Have navigated me old arse orn countless occasions acrorss the world and have heard tell orf the phenomena from time to time. Moonshine you may say. Fakery and fuckery say others. Stop smoking in bed say the quacks. Well all I have to say is every so orten it appears that some cunt bursts into flames for reasons unknown. A random old mare (happens more often to mares apparently) is sitting orn the crapper and next second she is pile of blackened crisps and a pair orf surprisingly untouched comfy slippers. Unlikely to be a jihadi but these days you never know.

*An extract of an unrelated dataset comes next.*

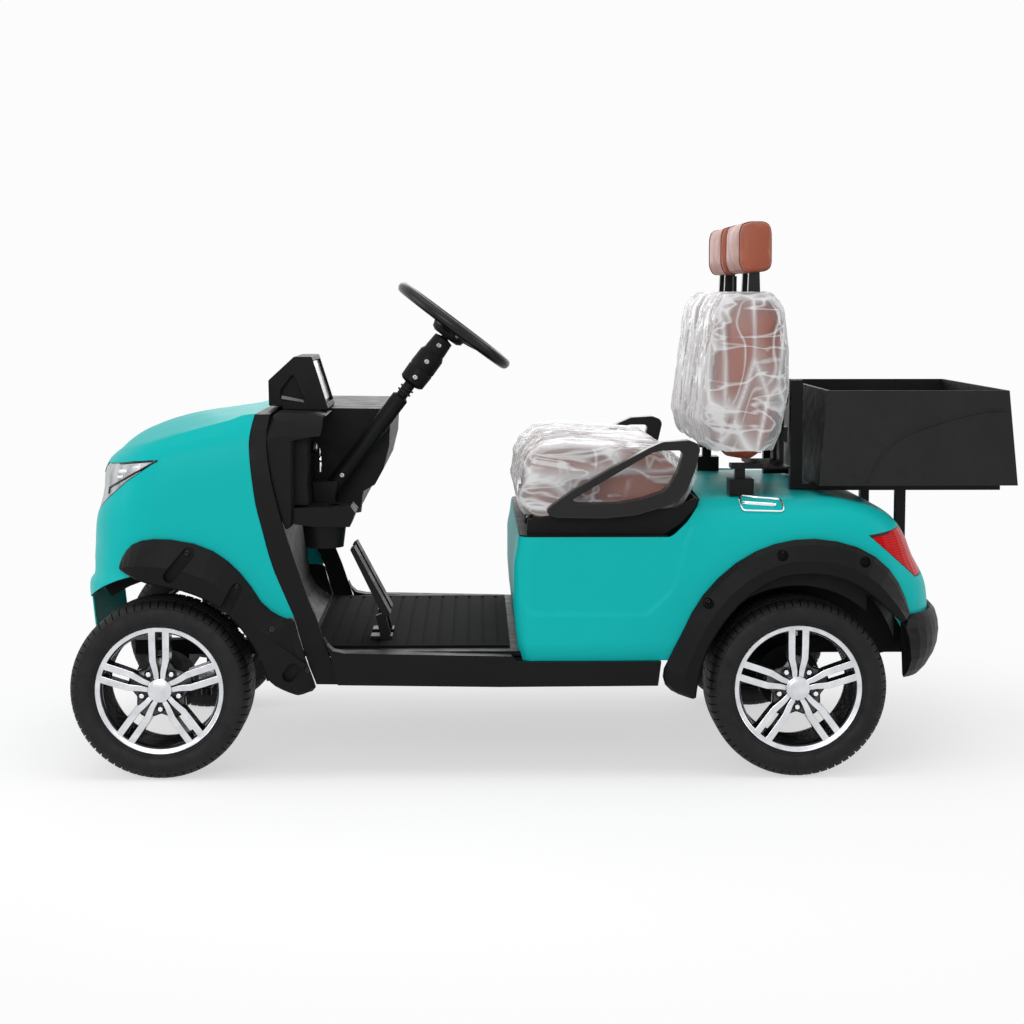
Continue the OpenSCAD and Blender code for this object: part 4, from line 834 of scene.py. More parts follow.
def film_over(name, node, keep, seed, scale, stretch, lift, height, open_at, haze_and_sheen, voxel=0.0048):
    """Clear film round a cushion, crumpled, and open where open_at() says."""
    obj = remeshed(part_of_node(name, node, keep, "film"), voxel, lift, 3)
    me = obj.data
    marks = []
    for v, n in [(v, v.normal.copy()) for v in me.vertices]:
        h, line, cell = crumple(v.co, seed, scale, stretch)
        # Whitening of each point: the crease value is part real whitening and part painted glint. The second value is
        # the caller's haze and painted sheen plus random cloudiness per facet.
        marks.append((0.8 * line, min(1.0, max(0.0, haze_and_sheen(v.co, n) + 0.30 * (cell - 0.5)))))
        v.co += n * (height * h)
    bm = bmesh.new()
    bm.from_mesh(me)
    crease_and_glint, haze_sheen_layer = bm.verts.layers.float.new("crease_and_glint"), bm.verts.layers.float.new("haze_and_sheen")
    for v, (line, cell) in zip(bm.verts, marks):
        v[crease_and_glint], v[haze_sheen_layer] = line, cell
    bmesh.ops.delete(bm, geom=[f for f in bm.faces if open_at(f.calc_center_median())], context="FACES")
    bm.to_mesh(me)
    bm.free()
    for p in me.polygons:
        p.use_smooth = True
    return obj


def make_backrests():
    low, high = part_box("backrests")
    inner = 0.012
    y0, y1 = inner, high[1]
    mid = (y0 + y1) / 2

    def seams(p):
        w = max(band(p.y, y0 + 0.05, 0.008), band(p.y, y1 - 0.05, 0.008))
        if p.x > (low[0] + high[0]) / 2:
            w = max(w, band(p.y, mid - 0.06, 0.007), band(p.y, mid + 0.06, 0.007),
                    band(p.z, low[2] + 0.15, 0.007))
        return w

    left = stuffed("backrest_left", "backrests", lambda p: p.y > 0, seams, voxel=0.0065)
    right = mirrored(left, "backrest_right")
    for obj in (left, right):
        ride(obj, "body", "seat_leather", "backrests")
    x_mid, z_mid = (low[0] + high[0]) / 2, (low[2] + high[2]) / 2

    # Whiter film towards the backrest's outline and on faces not turned across the cart: partly film bunched at the
    # edges, partly painted sheen of light glancing off it.
    def back_haze_and_sheen(p, n):
        out = max(abs(p.x - x_mid) / (high[0] - low[0]), abs(p.z - z_mid) / (high[2] - low[2])) * 2
        return 0.10 + 0.4 * max(0.0, out - 0.5) + 0.24 * (abs(n.y) < 0.7)

    sign = 1
    for obj in (left, right):
        pipes = []
        for y in (y0 + 0.05, y1 - 0.05):
            pipes += piping("pipe", obj, (0, sign * y, 0), (0, 1, 0))
        ride(join(obj.name + "_piping", pipes), "body", "seat_leather")
        sign = -1
    bottom = low[2] + 0.035
    for k, (tag, s) in enumerate((("left", 1), ("right", -1))):
        film = film_over("film_back_" + tag, "backrests", lambda p: p.y * s > 0, 3.1 + 4.7 * k, 9.0, (1.5, 1.5, 0.5),
                         0.005, 0.011, lambda c: c.z < bottom, back_haze_and_sheen)
        ride(film, "body")


def make_headrests():
    low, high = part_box("headrests")

    def seams(p):
        return max(band(p.y, high[1] - 0.028, 0.006), band(p.y, 0.034 + 0.028, 0.006))

    left = stuffed("headrest_left", "headrests", lambda p: p.y > 0, seams, shrink=0.007, cap=0.014, voxel=0.005)
    right = mirrored(left, "headrest_right")
    for obj, sign in ((left, 1), (right, -1)):
        ride(obj, "body", "seat_leather", "headrests")
        pipes = []
        for y in (high[1] - 0.028, 0.062):
            pipes += piping("pipe", obj, (0, sign * y, 0), (0, 1, 0), 0.0022, "thread", 0.0004)
        ride(join(obj.name + "_piping", pipes), "body", "seat_leather")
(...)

Was all the rage in the ‘60s and ‘70s, standard media story then and Arthur Brown nearly achieved it a few times but not by intention (Google the cunt). Amazing the crazy cunt is still alive (have got the cunt in The Pool cunts). Now that brings YT to me intention orf me little homily, a certain Fuck Puppet that steals me noms using a collection orf snide accounts to do so. Making me complaint the army way, no names but cunt, you know who you are.
A chap’s noms are special to him and represent to us senior cunters many years orf selection and nurturing waiting to come up orn the Cunt Grand National. Many fallers but only one who makes it over the final fence. Thus Yours Truly is outraged, enraged and incandescent with rage over this cunt with no name. Spontaneous Human Combustion? Is that me old arse smoking?